Sponsorship finally comes from a most unusual source — a marvelous detail in itself — and proves once again that success often is a function of who you know.

Obviously, we wouldn’t have a film if Edwards and her crew hadn’t obtained the necessary funding, and successfully refurbished the Maiden; it’s therefore no spoiler to mention that the all-woman crew does indeed set sail with all the other contenders, on Sept. 2, 1989. The route covers 32,000 nautical miles, broken into six legs; the first begins in Southampton, England, with a destination of Punta del Este, Uruguay.

What subsequently transpires is exhilarating … when it isn’t heart-in-mouth. This saga has it all: suspense, life and death drama (literally), 50-foot waves on raging seas, near-mutiny, and a potentially disastrous leak that causes the Maiden to take on water.

Not to mention a constant barrage of insufferably patronizing commentary by other participants and the yachting press. When the latter pays any attention at all, prior to the start of the race, Edwards and her campaign are treated as (at best) an amusing curiosity.

Rest assured, that attitude shifts.

It’s indicative of the shameful treatment of women in sports, that this amazing story wasn’t brought to the big screen decades ago. (Consider, in the wake of the recent Women’s World Cup finale, that 28 U.S. female soccer players filed suit back in March, for pay equal to their male counterparts … who lost the Gold Cup to Mexico. In 2019, they have to suefor this!) 

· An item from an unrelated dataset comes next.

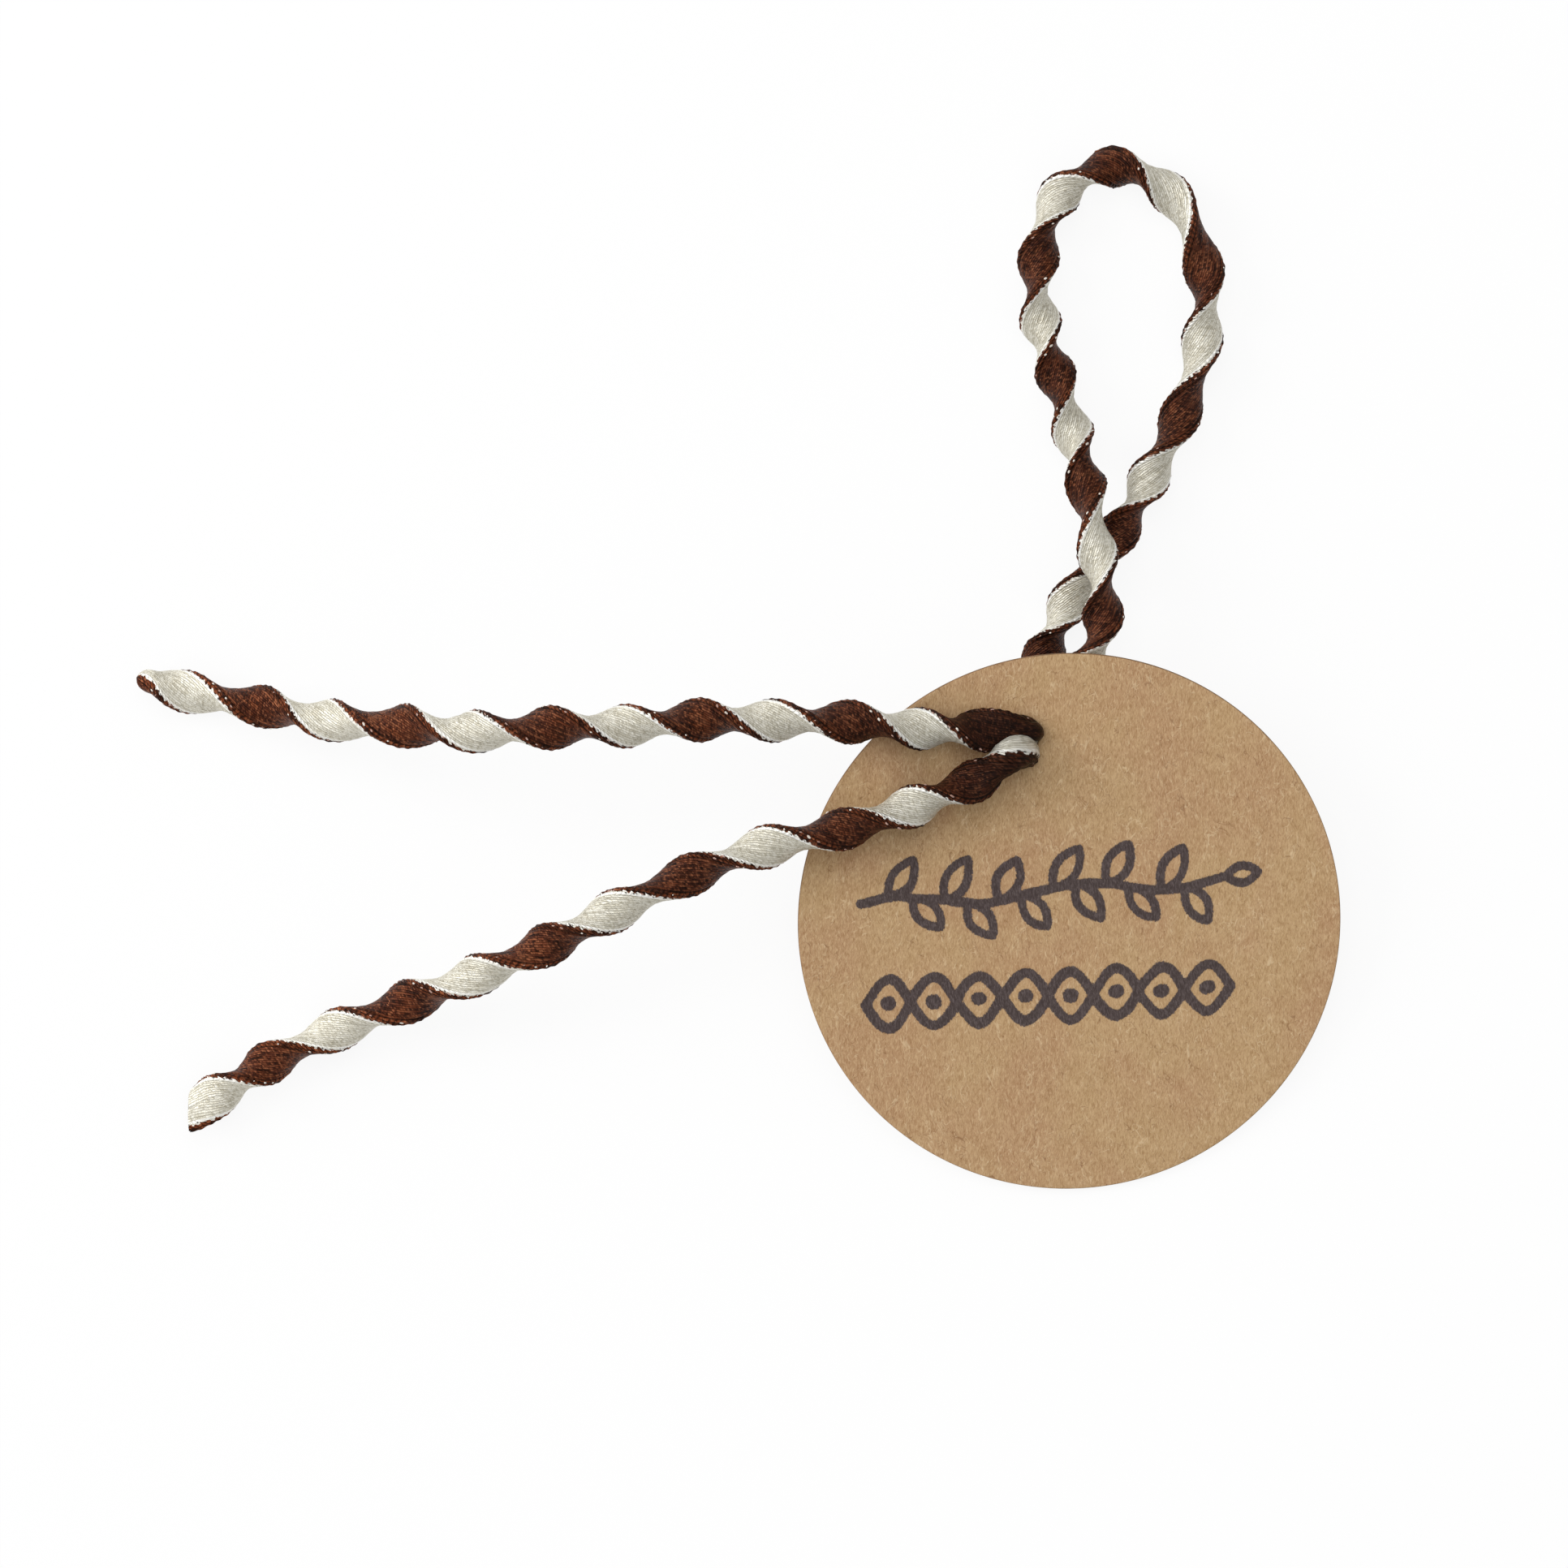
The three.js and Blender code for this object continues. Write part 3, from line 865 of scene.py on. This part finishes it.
def kraft_material():
    n = Nodes("kraft_board")
    bent = n.noise(n.place((9, 9, 9)), 1.0)

    def fibre_place(width, length, turn):
        """A place stretched along slightly swaying fibres."""
        where = n.place((width, length, width), math.radians(turn))
        return n.shifted(where, n.at(n.times(n.minus(bent, 0.5), 5.0), 0.0))

    def hairs(width, length, turn, fine, seed):
        """Thin curved lines, broken into short lengths."""
        where = n.shifted(fibre_place(width, length, turn), (seed, seed * 1.7, 0))
        line = n.scaled(n.math("ABSOLUTE", n.minus(n.noise(where, 1.0, 0.4, 1.2), 0.5)), fine, 0.0)
        kept = n.scaled(n.noise(where, 1.0, scale=0.8), 0.54, 0.6)
        return n.times(line, kept)

    broad = n.noise(n.place((5, 6.5, 5)), 2.0)
    clouds = n.noise(n.place((0.8, 1.3, 1)), 3.0, 0.6, 0.5)
    fuzz = n.noise(fibre_place(0.10, 0.5, 6), 3.0, 0.62, 0.7)
    cross = n.noise(fibre_place(0.085, 0.45, -21), 2.0, 0.6, 0.8)
    grain = n.noise(n.place((0.11, 0.16, 0.11)), 2.0, 0.65)
    speck = n.noise(n.place((0.3, 0.42, 0.3), 0.4), 1.0)
    colour = n.layered(
        n.mix(n.scaled(broad, 0.35, 0.65), KRAFT_RED, KRAFT_YELLOW),
        (clouds, 0.35, 0.68, 0.3, KRAFT_PALE),
        (fuzz, 0.5, 0.68, 0.75, KRAFT_PALE),
        (fuzz, 0.5, 0.32, 0.55, KRAFT_DARK),
        (cross, 0.52, 0.7, 0.5, KRAFT_PALE),
        (cross, 0.48, 0.3, 0.35, KRAFT_DARK),
        (grain, 0.45, 0.25, 0.35, KRAFT_DARK),
    )
    light_hairs = n.math("MAXIMUM", hairs(0.55, 1.9, 8, 0.028, 3.1), hairs(0.7, 1.6, -30, 0.022, 8.4))
    colour = n.mix(n.times(light_hairs, 0.5), colour, KRAFT_HAIR)
    colour = n.mix(n.times(hairs(0.8, 1.5, 24, 0.02, 15.2), 0.45), colour, KRAFT_DEEP)
    colour = n.layered(colour, (speck, 0.76, 0.82, 0.5, KRAFT_DEEP))
    # Ink soaks a little way into the fibres at its outline
    ink = n.attribute("ink")
    ragged = n.times(n.minus(fuzz, 0.5), 0.24)
    ragged = n.plus(ragged, n.times(n.minus(grain, 0.5), 0.22))
    inked = n.scaled(n.plus(ink, ragged), -0.045, 0.045)
    ink_colour = n.mix(n.scaled(fuzz, 0.38, 0.72), INK_DARK, INK_PALE)
    ink_colour = n.layered(ink_colour, (grain, 0.5, 0.7, 0.5, INK_DARK))
    colour = n.mix(n.times(inked, 0.96), colour, ink_colour)
    # The cut edges are darker, with the board's layers showing as fine lines
    edge = n.attribute("edge")
    layers = n.at(n.times(n.attribute("around"), 1 / 1.3), n.times(n.attribute("level"), 5.0))
    layer = n.noise(layers, 3.0, 0.6)
    cut = n.mix(n.scaled(layer, 0.35, 0.65), CUT_DARK, CUT_LIGHT)
    colour = n.mix(n.times(edge, 0.9), colour, cut)
    height = n.plus(n.times(fuzz, 0.6), n.times(grain, 0.3))
    height = n.plus(height, n.times(light_hairs, 0.25))
    normal = n.bump(clouds, 0.1, 0.3, n.bump(height, 0.04, 0.6))
    return n.finished(colour, normal, roughness=0.9, specular=0.2)


ribbon_materials = [
    satin_material(),
    thread_material("pale_thread", *THREAD_PALE),
    thread_material("dull_thread", *THREAD_DULL),
]

# Half widths and half thicknesses along each length: the strands fill the hole, and open out past it.
# PINCH_RIGHT and FREE_END count back from the length's end.
FREE_END = [(0, 1.6, 0.84)]
PINCH_UPPER = [(0, 0.95, 1.8), (0.5, 0.95, 1.65), (1.1, 1.15, 1.15), (2.0, 1.45, 0.92), (3.2, 1.6, 0.84)]
PINCH_LOWER = [
    (0, 1.45, 1.2), (1.0, 1.42, 1.18), (1.75, 1.45, 1.3), (2.5, 1.25, 1.25),
    (3.9, 1.04, 1.1), (4.7, 1.36, 0.98), (5.7, 1.58, 0.88),
]
PINCH_LEFT = [(0, 0.95, 1.8), (0.9, 0.95, 1.4), (2.5, 1.3, 0.95), (4.2, 1.53, 0.79)]
PINCH_RIGHT = [(4.2, 1.53, 0.79), (2.0, 1.45, 0.95), (0.7, 1.45, 1.15), (0, 1.45, 1.2)]

# Painted shade darkens the ribbon's colours most in and near the hole, about half as much over the loop, and
# less and less along the free ends
SHADE_FREE_END = [(0, 1.0), (3, 0.95), (13, 0.5), (24, 0.4), (35, 0.33), (46, 0.18), (57, 0.05)]
SHADE_LOOP = [(0, 1.0), (4, 0.8), (12, 0.5), (40, 0.45)]

upper, upper_line = make_ribbon(
    "upper_free_end",
    upper_route,
    UPPER_LENSES,
    shape=(PINCH_UPPER, FREE_END),
    dull=(SHADE_FREE_END, []),
    starts=card_bearing(UPPER_BROWN),
    seed=11,
    tip=0.62,
    end="round",
)
lower, lower_line = make_ribbon(
    "lower_free_end",
    lower_route,
    LOWER_LENSES,
    shape=(PINCH_LOWER, FREE_END),
    dull=(SHADE_FREE_END, []),
    starts=card_bearing(LOWER_BROWN),
    seed=23,
    before=[(1.75, -0.79), (2.5, -0.58), (4.0, -0.14)],
    tip=0.16,
    end=90,
)
loop, loop_line = make_ribbon(
    "hanging_loop",
    loop_route,
    LOOP_LENSES,
    shape=(PINCH_LEFT, PINCH_RIGHT),
    dull=(SHADE_LOOP, SHADE_LOOP[::-1]),
    starts=card_bearing(UPPER_BROWN),
    seed=37,
    ends=card_bearing(LOWER_BROWN),
)

# Headings of the upper and lower tail at the hole, carried with each tail below but not used
UPPER_EXIT, LOWER_EXIT = 172, 207


for piece, line, nodes, joint, heading, child in (
    (
        upper, upper_line, ("ribbon_neck_upper", "ribbon_tail_upper"),
        "upper_tail_lift", UPPER_EXIT, "upper_tail",
    ),
    (
        lower, lower_line, ("ribbon_neck_lower", "ribbon_tail_lower"),
        "lower_tail_lift", LOWER_EXIT, "lower_tail",
    ),
):
    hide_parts(*nodes)
    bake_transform(piece)

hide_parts("ribbon_rise_left", "ribbon_loop", "ribbon_rise_right")
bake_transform(loop)

# The inked ornament: a leafy sprig above two interlaced waves with dots between them


def wavy(x0, x1, y, rise, swing, period, phase, n=160):
    x = np.linspace(x0, x1, n)
    wave = swing * np.sin(2 * math.pi * (x - x0) / period + phase)
    return np.column_stack([x, y + rise * (x - x0) + wave])


def leaf(base, bearing, length, width, n=18):
    """Both edges of a pointed leaf, as one closed line."""
    t = np.linspace(0, 1, n)
    out = width * np.sin(math.pi * t) ** 0.8
    a = math.radians(bearing)
    ahead, aside = np.array([math.cos(a), math.sin(a)]), np.array([-math.sin(a), math.cos(a)])
    one = base + t[:, None] * length * ahead + out[:, None] * aside
    other = base + t[::-1, None] * length * ahead - out[:, None] * aside
    return np.vstack([one, other])


def ornament_lines():
    """The lines of the ornament in the card's own frame, each with half its width."""
    stem = wavy(-15.4, 11.6, 1.15, 0.075, 0.45, 13.5, 0.4)
    lines = [(stem, 0.36)]
    for k, x in enumerate((-13.2, -9.2, -5.2, -1.2, 2.8, 6.8)):
        i = int(np.argmin(np.abs(stem[:, 0] - x)))
        lines.append((leaf(stem[i], 58 + 4 * (k % 3), 3.3 + 0.15 * (k % 2), 0.78), 0.33))
        i = int(np.argmin(np.abs(stem[:, 0] - x - 1.7)))
        lines.append((leaf(stem[i], -50 - 5 * (k % 2), 3.0, 0.74), 0.33))
    lines.append((leaf(stem[-1], 8, 2.2, 0.6), 0.33))
    left, level, rise, period = -15.0, -6.15, 0.05, 6.72
    for phase in (0.0, math.pi):
        lines.append((wavy(left, 11.9, level, rise, 1.75, period, phase), 0.38))
    for k in range(8):
        x = left + period * (0.25 + 0.5 * k)
        y = level + rise * (x - left)
        lines.append((np.array([[x - 0.08, y], [x + 0.08, y + 0.03]]), 0.52))
    return lines


ORNAMENT = ornament_lines()
INK_REACH = 3.0  # farther than this from a line it doesn't count


def ink_distance(x, y):
    """How deep inside the nearest stroke each point is. It is negative outside."""
    best = np.full(len(x), -INK_REACH)
    grid = noise_grid(71, 48, 48)
    wobble_x = x + 0.10 * noise(grid, x / 1.9 + 20, y / 1.7 + 20)
    wobble_y = y + 0.12 * noise(grid, x / 1.6 + 31, y / 2.1 + 25)
    for line, half in ORNAMENT:
        for (x0, y0), (x1, y1) in zip(line, line[1:]):
            dx, dy = x1 - x0, y1 - y0
            near = np.abs(wobble_x - (x0 + x1) / 2) < INK_REACH
            near &= np.abs(wobble_y - (y0 + y1) / 2) < INK_REACH
            if not near.any():
                continue
            px, py = wobble_x[near] - x0, wobble_y[near] - y0
            t = np.clip((px * dx + py * dy) / max(dx * dx + dy * dy, 1e-9), 0, 1)
            depth = half - np.hypot(px - t * dx, py - t * dy)
            best[near] = np.maximum(best[near], depth)
    return best


# The card: rings that spread from the hole's rim to the card's rim, on both faces and over both cut edges
CARD_SEGMENTS = 420
CARD_RINGS = 190
BACK_RINGS = 24
CORNER = 0.07  # how far both cut edges are rounded


def worn(mesh, points, levels):
    """The hole's upper edge sinks and bulges inward on the side where the ribbon rubs over it."""
    _, flat, reach = from_hole(points)
    sink = 0.3 * smoothstep((2.5 - reach) / 0.55) * ridge(bearing_of(flat), -4, 36) * (levels > 0)
    inward = pressed(flat) * smoothstep((2.3 - reach) / 0.3) / np.maximum(reach, 1)
    moved = points - sink[:, None] * CARD_NORMAL - inward[:, None] * flat
    mesh.vertices.foreach_set("co", (moved * MM).ravel().astype(np.float32))


def make_card():
    hole_y = CARD_RADIUS - HOLE_INSET
    angle = 2 * math.pi * np.arange(CARD_SEGMENTS) / CARD_SEGMENTS
    half = CARD_THICKNESS / 2
    rings = []

    def ring(share, inset, level, edge):
        """share is 0 at the hole and 1 at the rim, and inset draws the ring in from its cut edge."""
        centre = hole_y * (1 - share)
        radius = HOLE_RADIUS + inset + (CARD_RADIUS - HOLE_RADIUS - 2 * inset) * share
        x, y = radius * np.cos(angle), centre + radius * np.sin(angle)
        rings.append((x, y, np.full(CARD_SEGMENTS, level), edge))

    def corner(share, side, turns):
        for a in turns:
            r = math.radians(a)
            ring(share, CORNER * (1 - math.sin(r)), side * (half - CORNER * (1 - math.cos(r))), a / 90)

    face_to_edge, edge_to_face = (30, 60, 90), (90, 60, 30)
    for share in np.linspace(0, 1, CARD_RINGS):
        ring(share, CORNER, half, 0.0)
    corner(1, 1, face_to_edge)
    ring(1, 0, 0, 1.0)
    corner(1, -1, edge_to_face)
    for share in np.linspace(1, 0, BACK_RINGS):
        ring(share, CORNER, -half, 0.0)
    corner(0, -1, face_to_edge)
    ring(0, 0, 0, 1.0)
    corner(0, 1, edge_to_face)
    total = len(rings)
    vertices, edges, levels, arounds = [], [], [], []
    for x, y, z, edge in rings:
        vertices += [tuple(from_card(a, b, c) * MM) for a, b, c in zip(x, y, z)]
        edges += [edge] * CARD_SEGMENTS
        levels += list(z)
        arounds += list(angle * CARD_RADIUS)
    faces = []
    for i in range(total):
        a, b = i * CARD_SEGMENTS, (i + 1) % total * CARD_SEGMENTS
        for j in range(CARD_SEGMENTS):
            k = (j + 1) % CARD_SEGMENTS
            faces.append((a + j, b + j, b + k, a + k))
    mesh = bpy.data.meshes.new("kraft_board")
    mesh.from_pydata(vertices, [], faces)
    points = np.array(vertices) / MM
    worn(mesh, points, np.array(levels))
    ink = np.full(len(points), -INK_REACH)
    face = CARD_RINGS * CARD_SEGMENTS
    ink[:face] = ink_distance(points[:face, 0], points[:face, 1])
    set_attributes(mesh, edge=edges, ink=ink, level=levels, around=arounds)
    mesh.materials.append(kraft_material())
    mesh.polygons.foreach_set("use_smooth", [True] * len(faces))
    mesh.update()
    return add_object("kraft_board", mesh)


card = make_card()
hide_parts("kraft_card")
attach(card, "card")

# The floor is white to the camera and in reflections, with part of its own shading so that it keeps a shadow
FLOOR_SIZE = 1.5
FLOOR_DROP = 0.00002  # just clear of what lies on it
FLOOR_WHITE = 0.9


def add_floor():
    mesh = bpy.data.meshes.new("floor")
    corners = [(-1, -1), (1, -1), (1, 1), (-1, 1)]
    mesh.from_pydata([(FLOOR_SIZE * x, FLOOR_SIZE * y, 0) for x, y in corners], [], [(0, 1, 2, 3)])
    floor = add_object("floor", mesh)
    floor.location = (0, 0, -FLOOR_DROP)
    n = Nodes("floor")
    mesh.materials.append(n.finished((0.9, 0.9, 0.9, 1), None, roughness=0.9, specular=0.0))
    glow = n.new("ShaderNodeEmission")
    glow.inputs["Strength"].default_value = 1.0
    path = n.new("ShaderNodeLightPath")
    both = n.new("ShaderNodeMixShader")
    mirrored = n.math("MAXIMUM", path.outputs["Is Glossy Ray"], path.outputs["Is Transmission Ray"])
    white = n.math("MAXIMUM", path.outputs["Is Camera Ray"], mirrored)
    n.link(n.times(white, FLOOR_WHITE), both.inputs[0])
    n.link(n.shader.outputs[0], both.inputs[1])
    n.link(glow.outputs[0], both.inputs[2])
    n.link(both.outputs[0], n.tree.nodes["Material Output"].inputs["Surface"])


TARGET = (-0.02, 0.01, 0)


def add_light(name, where, size, power):
    """A square lamp that faces the tag."""
    data = bpy.data.lights.new(name, "AREA")
    data.shape = "SQUARE"
    data.size = size
    data.energy = power
    light = add_object(name, data)
    light.location = where
    light.rotation_euler = (Vector(TARGET) - Vector(where)).to_track_quat("-Z", "Y").to_euler()


add_floor()
add_light("key", (-0.14, 0.42, 0.9), 0.7, 2.9)
add_light("side", (-0.75, 0.25, 0.42), 0.5, 4.5)
add_light("fill", (0.4, -0.5, 0.7), 0.6, 0.3)
world = bpy.data.worlds.new("studio")
world.use_nodes = True
background = world.node_tree.nodes["Background"]
background.inputs["Color"].default_value = (1, 1, 1, 1)
background.inputs["Strength"].default_value = 0.56
bpy.context.scene.world = world
bpy.context.scene.view_settings.view_transform = "Standard"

That said, this film’s release now certainly is well timed: a declarative strike against the bow of any chauvinists who still view women as little more than baby incubators.

The best documentaries are inspirational, and there’s no question this one will encourage young female viewers to become their best possible selves.

While the rest of us are equally enthusiastic, enthralled and excited.